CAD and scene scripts

━━━━

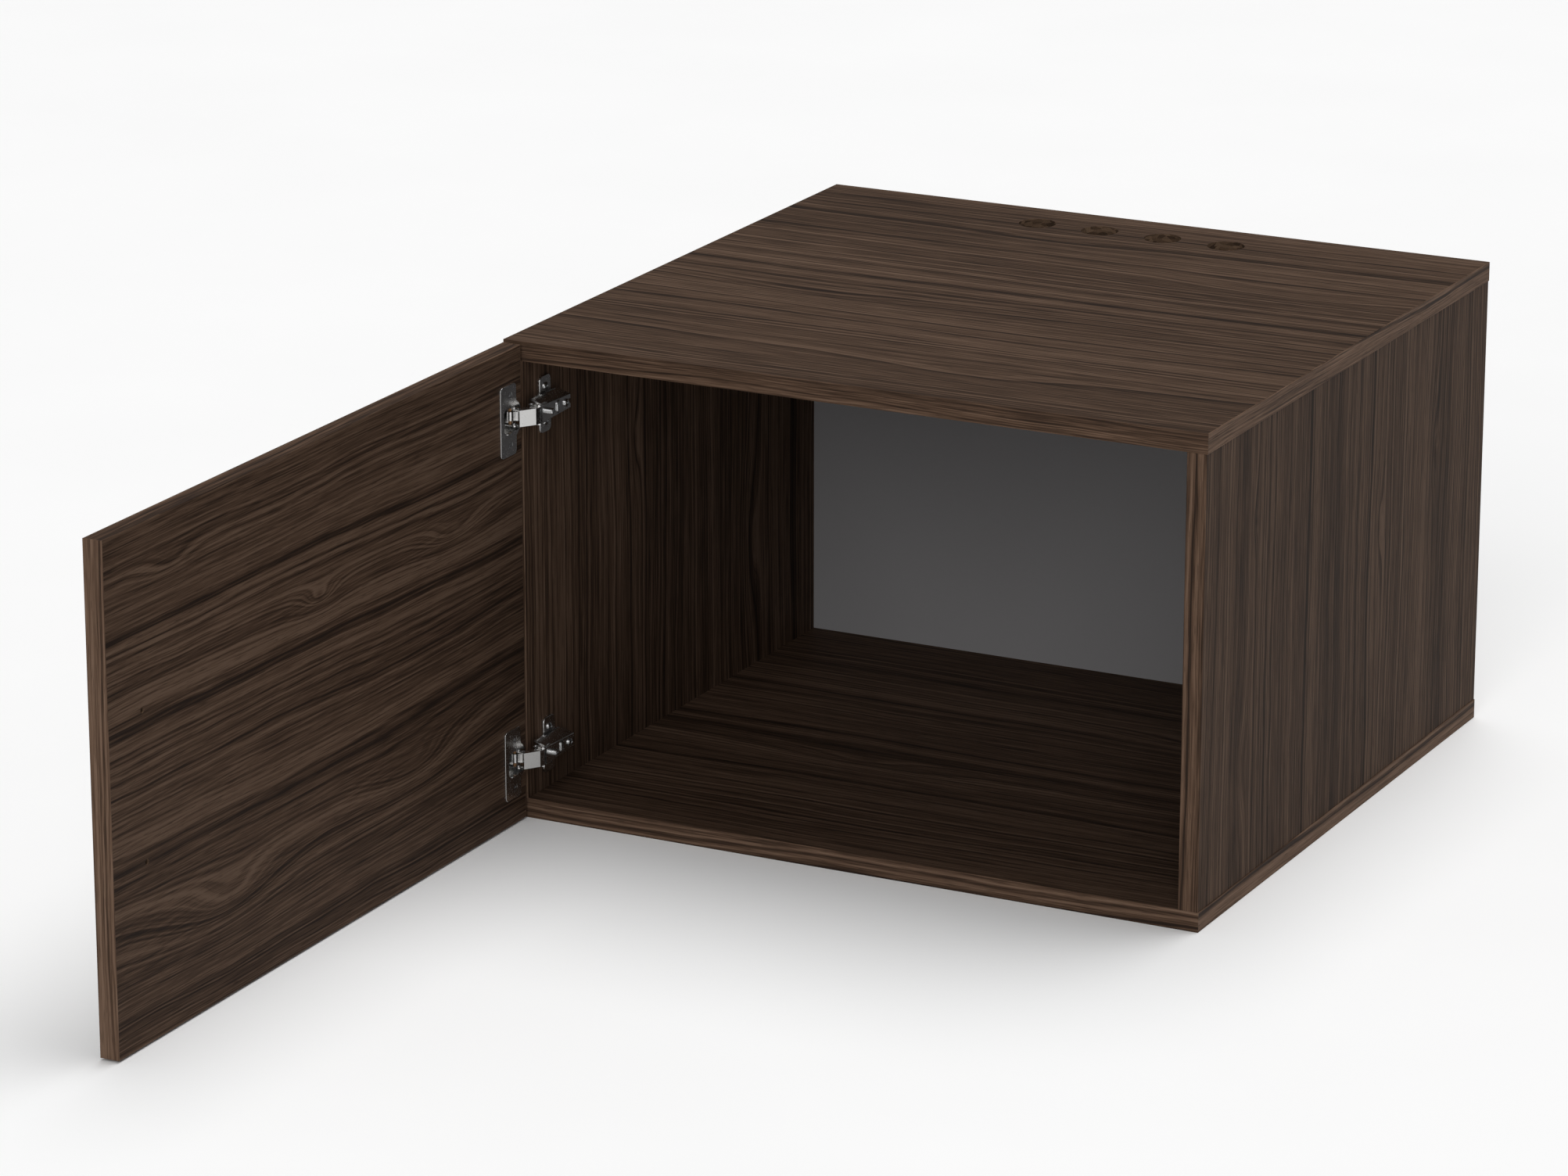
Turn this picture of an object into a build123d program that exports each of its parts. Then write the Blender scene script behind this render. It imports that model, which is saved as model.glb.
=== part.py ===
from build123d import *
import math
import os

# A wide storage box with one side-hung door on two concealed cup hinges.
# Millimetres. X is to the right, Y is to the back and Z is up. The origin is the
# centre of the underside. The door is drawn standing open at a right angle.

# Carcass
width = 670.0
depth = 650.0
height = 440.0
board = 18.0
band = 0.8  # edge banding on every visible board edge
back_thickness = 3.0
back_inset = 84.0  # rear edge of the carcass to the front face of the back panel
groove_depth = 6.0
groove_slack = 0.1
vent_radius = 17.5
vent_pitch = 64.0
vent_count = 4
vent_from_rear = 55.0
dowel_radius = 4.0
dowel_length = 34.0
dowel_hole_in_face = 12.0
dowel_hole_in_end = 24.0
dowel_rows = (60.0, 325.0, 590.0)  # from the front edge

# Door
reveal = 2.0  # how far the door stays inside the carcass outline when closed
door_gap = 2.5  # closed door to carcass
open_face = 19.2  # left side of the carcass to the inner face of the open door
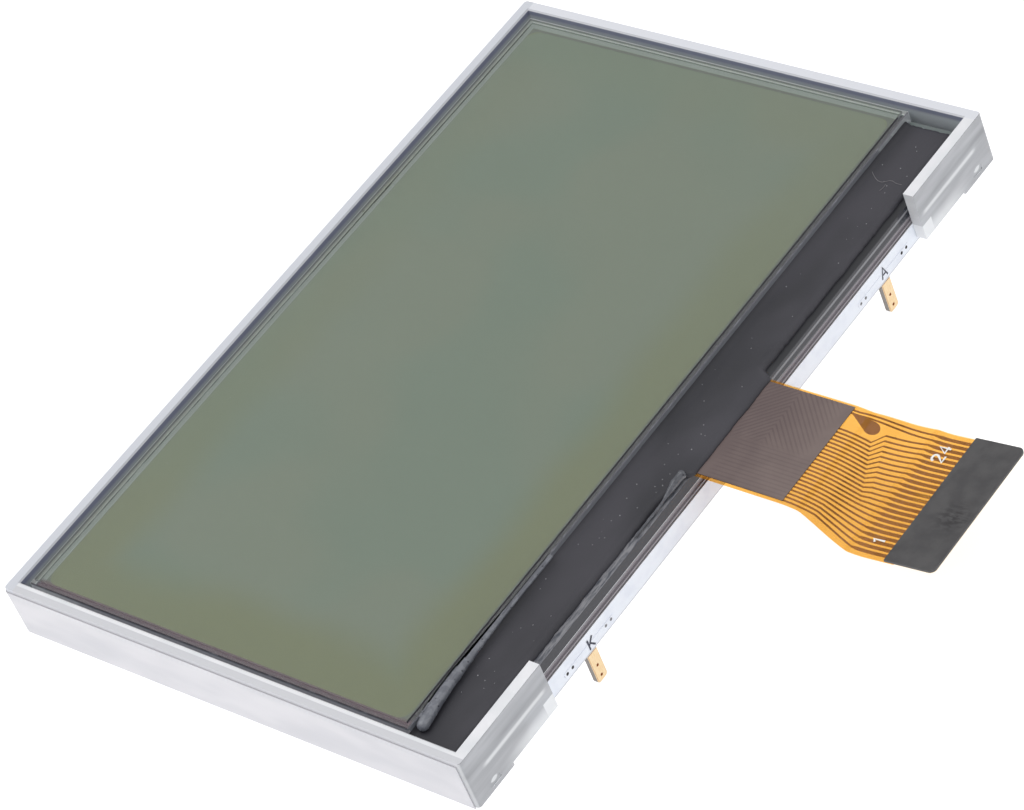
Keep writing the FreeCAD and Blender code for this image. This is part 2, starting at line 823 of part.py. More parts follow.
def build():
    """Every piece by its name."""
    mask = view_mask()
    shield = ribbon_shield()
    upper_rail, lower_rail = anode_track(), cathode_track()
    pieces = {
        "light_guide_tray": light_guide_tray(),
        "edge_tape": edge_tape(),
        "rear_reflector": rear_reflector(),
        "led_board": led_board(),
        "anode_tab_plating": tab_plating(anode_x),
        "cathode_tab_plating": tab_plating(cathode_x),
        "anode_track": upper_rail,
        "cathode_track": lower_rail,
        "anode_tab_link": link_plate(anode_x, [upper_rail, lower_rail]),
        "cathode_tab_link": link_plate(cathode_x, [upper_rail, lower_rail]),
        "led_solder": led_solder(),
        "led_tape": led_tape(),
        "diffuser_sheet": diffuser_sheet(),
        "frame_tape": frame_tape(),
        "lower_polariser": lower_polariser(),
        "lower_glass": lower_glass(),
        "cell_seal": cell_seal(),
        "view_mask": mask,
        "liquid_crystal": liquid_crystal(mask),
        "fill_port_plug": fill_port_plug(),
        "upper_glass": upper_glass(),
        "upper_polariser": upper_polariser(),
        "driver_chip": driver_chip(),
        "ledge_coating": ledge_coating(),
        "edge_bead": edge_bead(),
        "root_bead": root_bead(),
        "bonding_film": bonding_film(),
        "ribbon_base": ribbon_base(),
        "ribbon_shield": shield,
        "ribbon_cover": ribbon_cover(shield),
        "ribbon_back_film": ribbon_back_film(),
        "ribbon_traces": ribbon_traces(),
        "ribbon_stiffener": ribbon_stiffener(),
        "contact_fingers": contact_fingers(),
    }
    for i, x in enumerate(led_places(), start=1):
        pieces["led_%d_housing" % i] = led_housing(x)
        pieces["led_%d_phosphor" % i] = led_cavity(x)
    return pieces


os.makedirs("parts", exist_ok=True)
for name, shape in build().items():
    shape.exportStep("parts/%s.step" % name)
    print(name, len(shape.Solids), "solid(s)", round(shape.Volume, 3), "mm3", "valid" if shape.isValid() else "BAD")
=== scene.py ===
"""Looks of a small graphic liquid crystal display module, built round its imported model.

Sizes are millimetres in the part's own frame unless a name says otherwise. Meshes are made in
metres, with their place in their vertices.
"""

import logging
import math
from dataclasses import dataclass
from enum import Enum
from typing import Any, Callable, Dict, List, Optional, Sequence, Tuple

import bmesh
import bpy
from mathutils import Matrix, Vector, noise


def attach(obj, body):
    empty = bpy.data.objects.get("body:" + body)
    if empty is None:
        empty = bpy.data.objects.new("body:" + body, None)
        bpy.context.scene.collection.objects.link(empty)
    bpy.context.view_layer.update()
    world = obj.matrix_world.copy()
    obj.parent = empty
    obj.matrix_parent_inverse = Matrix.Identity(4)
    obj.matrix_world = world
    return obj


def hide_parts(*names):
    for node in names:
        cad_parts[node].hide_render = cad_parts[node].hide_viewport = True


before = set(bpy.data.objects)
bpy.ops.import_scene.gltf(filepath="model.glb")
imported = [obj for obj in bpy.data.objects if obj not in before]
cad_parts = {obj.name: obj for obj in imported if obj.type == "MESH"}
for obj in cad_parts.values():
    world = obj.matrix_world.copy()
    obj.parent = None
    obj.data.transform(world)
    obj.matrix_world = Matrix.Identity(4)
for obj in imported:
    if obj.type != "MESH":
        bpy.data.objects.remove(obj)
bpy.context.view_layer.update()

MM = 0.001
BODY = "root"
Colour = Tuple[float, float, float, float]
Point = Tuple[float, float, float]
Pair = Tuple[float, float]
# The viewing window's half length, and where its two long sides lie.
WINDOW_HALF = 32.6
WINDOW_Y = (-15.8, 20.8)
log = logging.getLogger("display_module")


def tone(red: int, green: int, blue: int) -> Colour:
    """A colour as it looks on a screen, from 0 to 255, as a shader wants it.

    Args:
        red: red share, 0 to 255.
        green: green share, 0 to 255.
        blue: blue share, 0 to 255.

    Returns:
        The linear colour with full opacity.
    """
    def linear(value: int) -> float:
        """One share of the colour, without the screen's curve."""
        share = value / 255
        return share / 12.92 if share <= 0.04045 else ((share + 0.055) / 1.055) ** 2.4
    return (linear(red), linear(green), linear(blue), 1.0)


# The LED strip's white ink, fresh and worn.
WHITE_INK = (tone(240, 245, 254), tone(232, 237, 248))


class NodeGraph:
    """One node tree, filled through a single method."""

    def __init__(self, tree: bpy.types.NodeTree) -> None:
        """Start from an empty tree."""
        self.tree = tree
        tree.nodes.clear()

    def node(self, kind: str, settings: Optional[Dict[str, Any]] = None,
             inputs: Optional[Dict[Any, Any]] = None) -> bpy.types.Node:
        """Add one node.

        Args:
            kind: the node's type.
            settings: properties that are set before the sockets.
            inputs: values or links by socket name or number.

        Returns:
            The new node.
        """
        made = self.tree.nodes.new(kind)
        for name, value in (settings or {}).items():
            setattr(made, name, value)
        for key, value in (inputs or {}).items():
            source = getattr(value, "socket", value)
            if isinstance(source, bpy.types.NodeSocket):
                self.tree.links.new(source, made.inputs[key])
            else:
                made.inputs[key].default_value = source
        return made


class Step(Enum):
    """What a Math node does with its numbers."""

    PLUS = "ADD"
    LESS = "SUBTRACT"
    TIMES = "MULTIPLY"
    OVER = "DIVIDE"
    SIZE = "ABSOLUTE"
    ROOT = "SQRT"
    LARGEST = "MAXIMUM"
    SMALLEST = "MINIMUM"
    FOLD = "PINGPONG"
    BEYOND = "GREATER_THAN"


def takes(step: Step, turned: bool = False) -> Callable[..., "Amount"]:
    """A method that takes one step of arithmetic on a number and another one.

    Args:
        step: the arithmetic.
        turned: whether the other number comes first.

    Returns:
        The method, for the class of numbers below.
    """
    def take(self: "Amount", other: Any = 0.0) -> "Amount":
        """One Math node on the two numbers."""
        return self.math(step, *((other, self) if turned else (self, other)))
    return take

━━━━

Please copy only the lines between the first line of the entries and the line with "# centre of", keeping those two end lines as well, exactly as written.

:: FINAL ANSWER ::
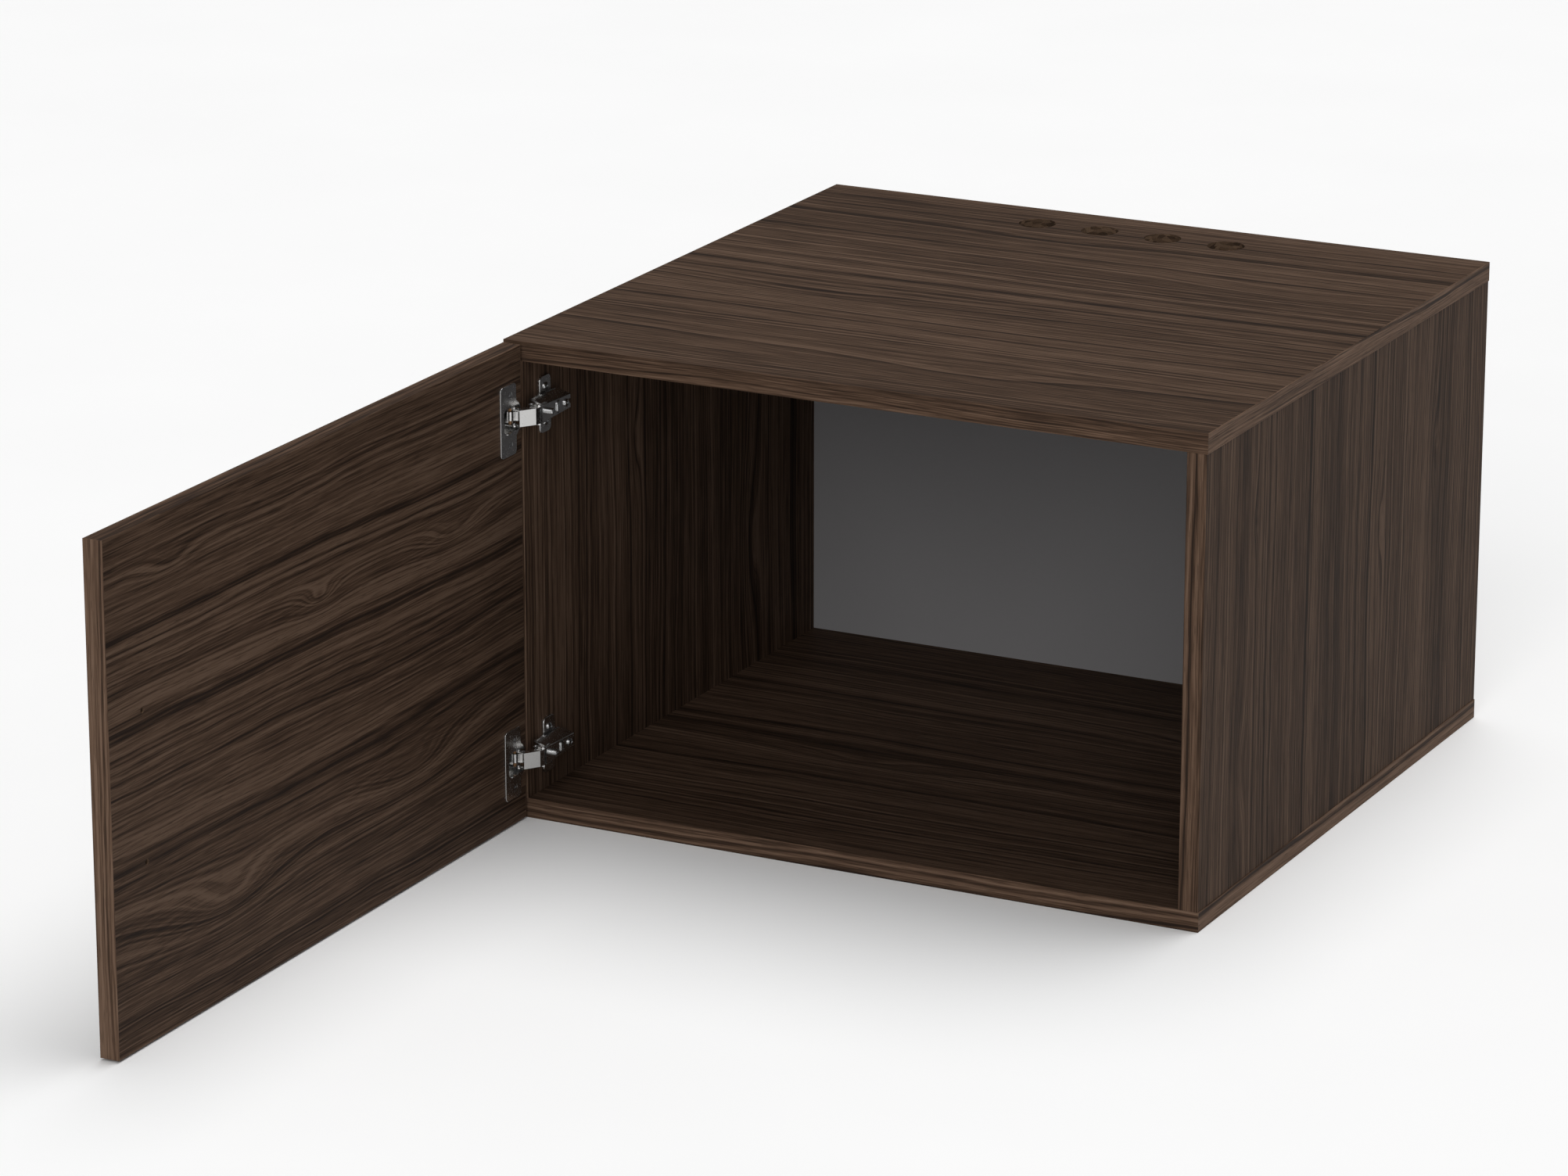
Turn this picture of an object into a build123d program that exports each of its parts. Then write the Blender scene script behind this render. It imports that model, which is saved as model.glb.
=== part.py ===
from build123d import *
import math
import os

# A wide storage box with one side-hung door on two concealed cup hinges.
# Millimetres. X is to the right, Y is to the back and Z is up. The origin is the
# centre of the underside. The door is drawn standing open at a right angle.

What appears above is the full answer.